Thursday, September 28, 2006

Perkeo the Brave

I stooped to Perkeo's hunchbacked form which lay twisted and rasping 'pon (upon) the concrete floor. I greatly pitied that brutish cove, repellent though his bloodied face appeared, and thanked him for his courage in coming to my aid when all hope seem'd (seemed) lost. He tried to speak, resulting only in a sad bubble of blood gurgling from his fat split lips and staining his crooked teeth red. Kneeling down, I cradled Perkeo's grossly enlarged head in my lap to offer him some semblance of the parental love and comfort cruelly denied him all his days: 'twas (it was) the least I could do for the stunted abberation.

"Sir, I owe you my life," I whispered, stroking his bulbous forehead in what I hoped was a gentle nurse-like manner. "I am pleased you found your mettle in the end. Though your lumpen body is frightful and your skin pendulous and coarse, your spirit, if it could be seen in the form of the living, would assume the figure of an upstanding and heroic man, smooth-browed and clean of limb, and with eyes that flashed undaunted courage. A little like David Boreanaz."

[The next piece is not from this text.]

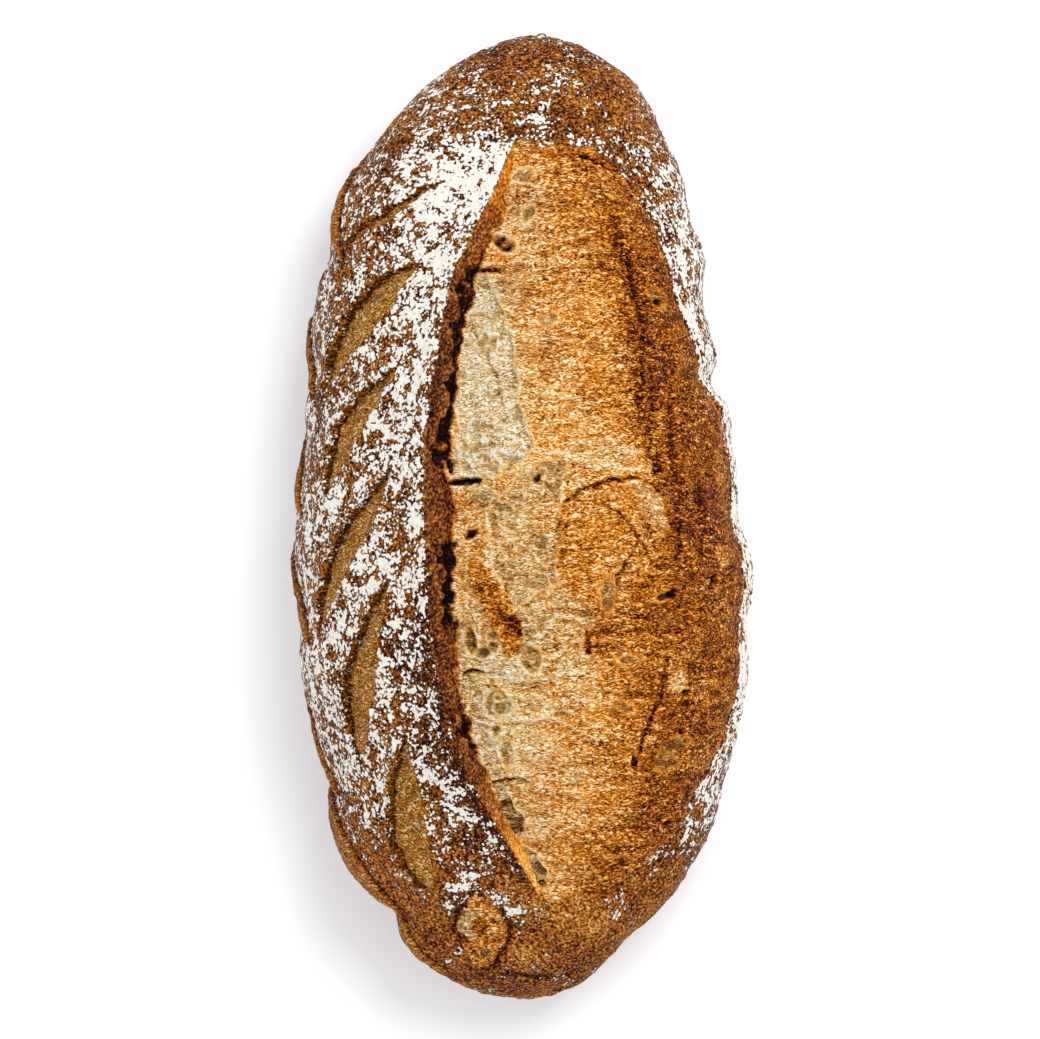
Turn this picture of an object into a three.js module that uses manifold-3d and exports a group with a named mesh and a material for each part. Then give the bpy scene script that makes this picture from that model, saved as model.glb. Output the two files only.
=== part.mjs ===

Hearing this tender obituary, he wept freely and unashamedly, exhuming decades' worth of deeply buried raw emotion. He looked pretty ridiculous. Perkeo tilted his misshapen face towards me, his cracked voice sputtering what I knew were to be his last words:

"...We cry life isn't fair
Beneath our cries the truth is there:
A power that will break the spell
We should know very well
Is locked within ourselves...
"

Then, glowing with the angelic dignity of the truely selfless, he expired, after first voiding his bowels.

Readers, as I sit and write this entry, I am moved almost to tears. I must leave the narrative again in order to sit in a darkened room and weep until I am spent.